Seek guidance. Value it. Budget for it. It will make your work better.
But don’t always act on it.
This is the disclaimer. Not every piece of advice you get will be right for your project. In the fine print of any project development, it should say “be aware your work can get worse as well as better”. Guidance must be evaluated, considered carefully, and acted upon if it will contribute positively to your project. But I have seen some known names in the business miss the point of certain projects and offer guidance that negatively affected the end product. Guidance that, on another project, could have been gold. It is not that these people don’t know their stuff, it is just that every project is different and not every piece of advice applies in every case. By the way, that does not mean the process has been a waste – challenging your project just as a broadcaster or distributor will is incredibly important in building real confidence.
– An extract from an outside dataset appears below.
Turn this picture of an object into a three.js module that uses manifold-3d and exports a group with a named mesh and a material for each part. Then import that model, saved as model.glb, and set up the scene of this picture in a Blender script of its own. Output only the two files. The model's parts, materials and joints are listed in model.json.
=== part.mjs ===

So how do you know? How do you know if it will be right or wrong for your project? Well, mostly through experience. But I will offer one of my own guidelines:
If a suggestion can make my project a better version of what it is, I will gladly take it on and act on it. But if that suggestion is attempting to turn the project into something it is not, I will usually reject it.
Be true to the project, whatever that may be.
So seek guidance. Recruit top level people with experience to help. Value that, be open to it and take on any suggestion that will help make your project better. But in the process, never lose sight of what your project is.